Of all the lines in the material, how many contain the word "scene"? State the number alone.
-- start --
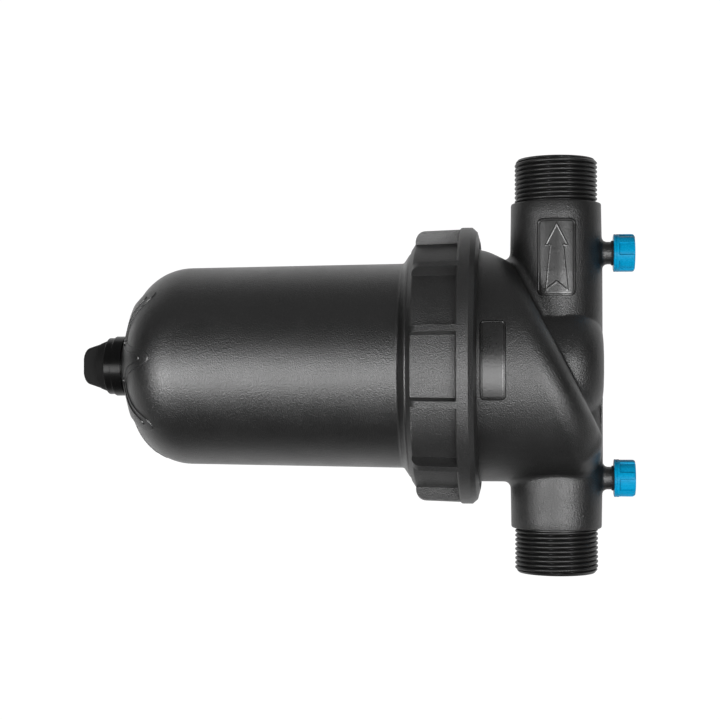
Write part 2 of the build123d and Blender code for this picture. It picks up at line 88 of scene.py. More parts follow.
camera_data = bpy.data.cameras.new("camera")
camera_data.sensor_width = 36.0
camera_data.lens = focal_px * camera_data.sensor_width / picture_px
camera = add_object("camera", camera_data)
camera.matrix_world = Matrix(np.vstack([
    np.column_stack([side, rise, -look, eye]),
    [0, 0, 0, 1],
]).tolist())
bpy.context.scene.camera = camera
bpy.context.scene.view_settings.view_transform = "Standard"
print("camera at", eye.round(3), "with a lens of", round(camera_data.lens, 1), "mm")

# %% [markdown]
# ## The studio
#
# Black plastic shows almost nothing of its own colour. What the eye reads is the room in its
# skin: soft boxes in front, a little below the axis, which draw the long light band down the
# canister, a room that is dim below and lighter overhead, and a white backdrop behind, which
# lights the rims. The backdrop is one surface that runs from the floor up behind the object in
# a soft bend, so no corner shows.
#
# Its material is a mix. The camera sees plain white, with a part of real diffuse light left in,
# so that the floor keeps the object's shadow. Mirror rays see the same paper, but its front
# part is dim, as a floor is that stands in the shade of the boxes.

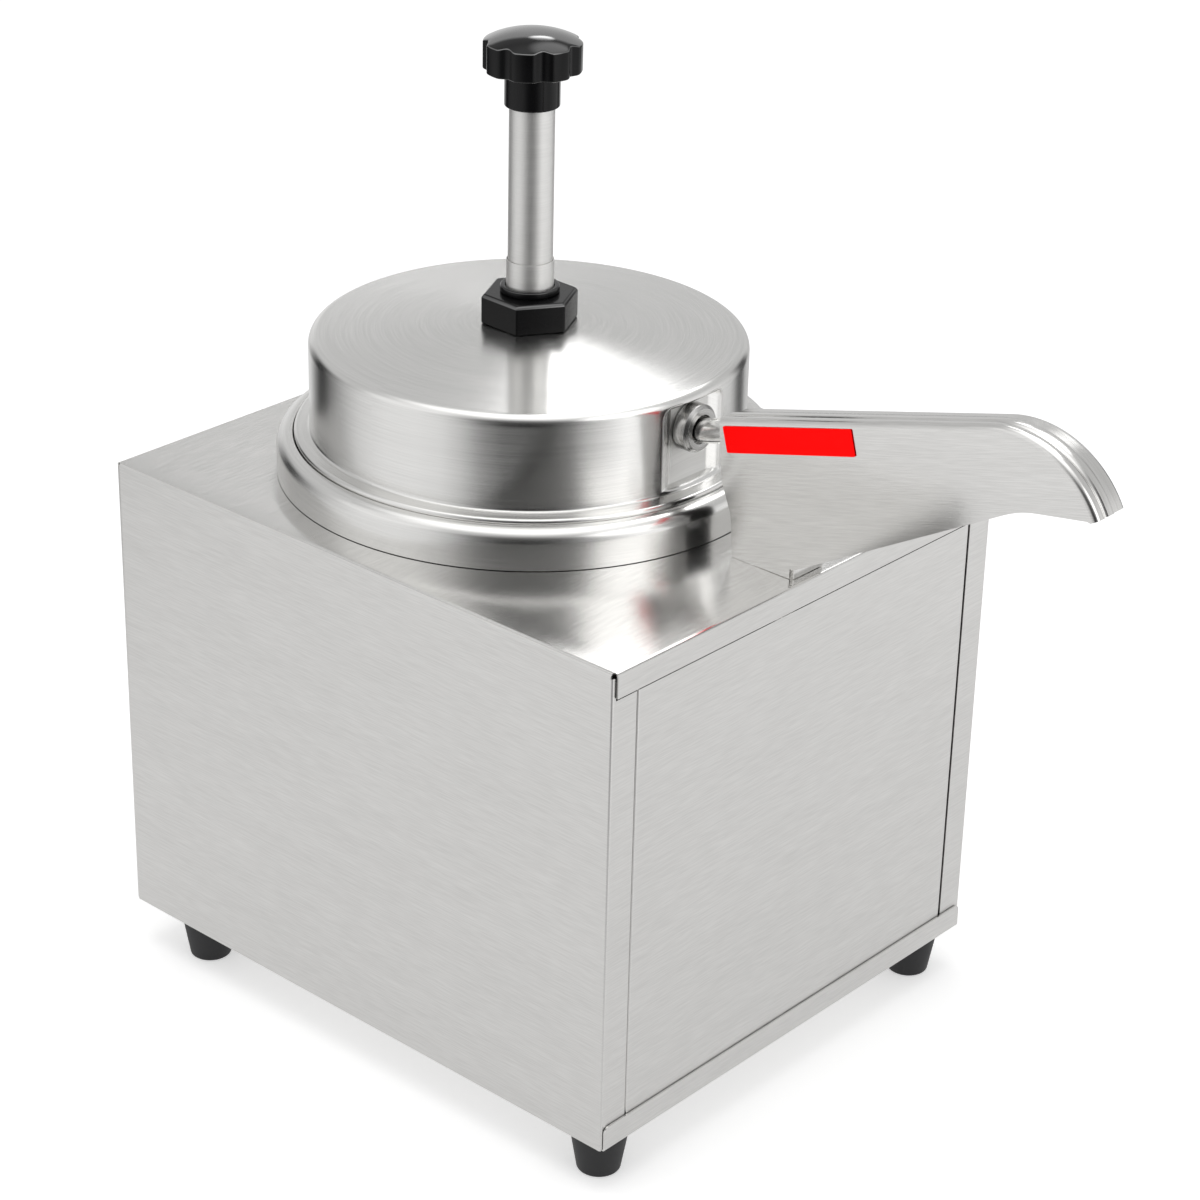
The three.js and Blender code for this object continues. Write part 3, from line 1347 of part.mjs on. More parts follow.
-- end --
**FULL ANSWER**.
3